— begin —

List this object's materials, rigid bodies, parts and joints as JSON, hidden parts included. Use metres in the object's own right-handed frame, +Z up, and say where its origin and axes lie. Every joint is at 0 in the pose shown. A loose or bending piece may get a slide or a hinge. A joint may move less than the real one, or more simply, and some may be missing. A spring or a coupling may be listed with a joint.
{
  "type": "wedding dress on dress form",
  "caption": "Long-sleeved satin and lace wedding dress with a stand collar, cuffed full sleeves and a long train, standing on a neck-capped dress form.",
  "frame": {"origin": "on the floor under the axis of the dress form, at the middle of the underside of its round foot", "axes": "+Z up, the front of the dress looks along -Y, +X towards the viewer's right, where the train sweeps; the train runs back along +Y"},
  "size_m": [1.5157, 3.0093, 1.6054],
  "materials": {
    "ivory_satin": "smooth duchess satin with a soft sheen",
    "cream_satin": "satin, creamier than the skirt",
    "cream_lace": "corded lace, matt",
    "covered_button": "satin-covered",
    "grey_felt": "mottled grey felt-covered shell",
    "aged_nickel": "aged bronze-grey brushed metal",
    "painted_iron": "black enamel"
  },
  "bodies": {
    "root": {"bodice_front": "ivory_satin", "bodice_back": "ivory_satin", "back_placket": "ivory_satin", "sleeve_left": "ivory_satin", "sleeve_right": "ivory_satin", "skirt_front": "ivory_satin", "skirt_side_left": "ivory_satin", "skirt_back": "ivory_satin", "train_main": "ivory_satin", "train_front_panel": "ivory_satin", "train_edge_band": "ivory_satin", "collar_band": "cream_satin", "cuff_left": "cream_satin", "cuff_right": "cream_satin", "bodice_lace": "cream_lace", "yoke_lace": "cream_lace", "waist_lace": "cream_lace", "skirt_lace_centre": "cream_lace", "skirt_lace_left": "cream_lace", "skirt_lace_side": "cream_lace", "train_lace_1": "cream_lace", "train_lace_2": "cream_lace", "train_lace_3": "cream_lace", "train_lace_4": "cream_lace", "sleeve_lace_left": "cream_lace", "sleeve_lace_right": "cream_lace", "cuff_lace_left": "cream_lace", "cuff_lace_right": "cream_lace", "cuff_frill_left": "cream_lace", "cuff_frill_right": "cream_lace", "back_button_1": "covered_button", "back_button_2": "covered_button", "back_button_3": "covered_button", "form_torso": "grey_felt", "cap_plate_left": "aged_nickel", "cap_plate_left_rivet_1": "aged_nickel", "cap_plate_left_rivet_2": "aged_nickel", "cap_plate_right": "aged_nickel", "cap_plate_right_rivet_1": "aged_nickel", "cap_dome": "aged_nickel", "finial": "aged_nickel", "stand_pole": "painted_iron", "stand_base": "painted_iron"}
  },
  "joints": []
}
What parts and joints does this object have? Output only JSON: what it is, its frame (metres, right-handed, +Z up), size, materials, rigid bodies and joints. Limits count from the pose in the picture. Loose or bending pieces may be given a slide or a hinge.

— end —

WHAT TO WORK ON: From the records above, please extract every line and repeat it exactly.

WRITTEN SOLUTION:
List this object's materials, rigid bodies, parts and joints as JSON, hidden parts included. Use metres in the object's own right-handed frame, +Z up, and say where its origin and axes lie. Every joint is at 0 in the pose shown. A loose or bending piece may get a slide or a hinge. A joint may move less than the real one, or more simply, and some may be missing. A spring or a coupling may be listed with a joint.
{
  "type": "wedding dress on dress form",
  "caption": "Long-sleeved satin and lace wedding dress with a stand collar, cuffed full sleeves and a long train, standing on a neck-capped dress form.",
  "frame": {"origin": "on the floor under the axis of the dress form, at the middle of the underside of its round foot", "axes": "+Z up, the front of the dress looks along -Y, +X towards the viewer's right, where the train sweeps; the train runs back along +Y"},
  "size_m": [1.5157, 3.0093, 1.6054],
  "materials": {
    "ivory_satin": "smooth duchess satin with a soft sheen",
    "cream_satin": "satin, creamier than the skirt",
    "cream_lace": "corded lace, matt",
    "covered_button": "satin-covered",
    "grey_felt": "mottled grey felt-covered shell",
    "aged_nickel": "aged bronze-grey brushed metal",
    "painted_iron": "black enamel"
  },
  "bodies": {
    "root": {"bodice_front": "ivory_satin", "bodice_back": "ivory_satin", "back_placket": "ivory_satin", "sleeve_left": "ivory_satin", "sleeve_right": "ivory_satin", "skirt_front": "ivory_satin", "skirt_side_left": "ivory_satin", "skirt_back": "ivory_satin", "train_main": "ivory_satin", "train_front_panel": "ivory_satin", "train_edge_band": "ivory_satin", "collar_band": "cream_satin", "cuff_left": "cream_satin", "cuff_right": "cream_satin", "bodice_lace": "cream_lace", "yoke_lace": "cream_lace", "waist_lace": "cream_lace", "skirt_lace_centre": "cream_lace", "skirt_lace_left": "cream_lace", "skirt_lace_side": "cream_lace", "train_lace_1": "cream_lace", "train_lace_2": "cream_lace", "train_lace_3": "cream_lace", "train_lace_4": "cream_lace", "sleeve_lace_left": "cream_lace", "sleeve_lace_right": "cream_lace", "cuff_lace_left": "cream_lace", "cuff_lace_right": "cream_lace", "cuff_frill_left": "cream_lace", "cuff_frill_right": "cream_lace", "back_button_1": "covered_button", "back_button_2": "covered_button", "back_button_3": "covered_button", "form_torso": "grey_felt", "cap_plate_left": "aged_nickel", "cap_plate_left_rivet_1": "aged_nickel", "cap_plate_left_rivet_2": "aged_nickel", "cap_plate_right": "aged_nickel", "cap_plate_right_rivet_1": "aged_nickel", "cap_dome": "aged_nickel", "finial": "aged_nickel", "stand_pole": "painted_iron", "stand_base": "painted_iron"}
  },
  "joints": []
}
What parts and joints does this object have? Output only JSON: what it is, its frame (metres, right-handed, +Z up), size, materials, rigid bodies and joints. Limits count from the pose in the picture. Loose or bending pieces may be given a slide or a hinge.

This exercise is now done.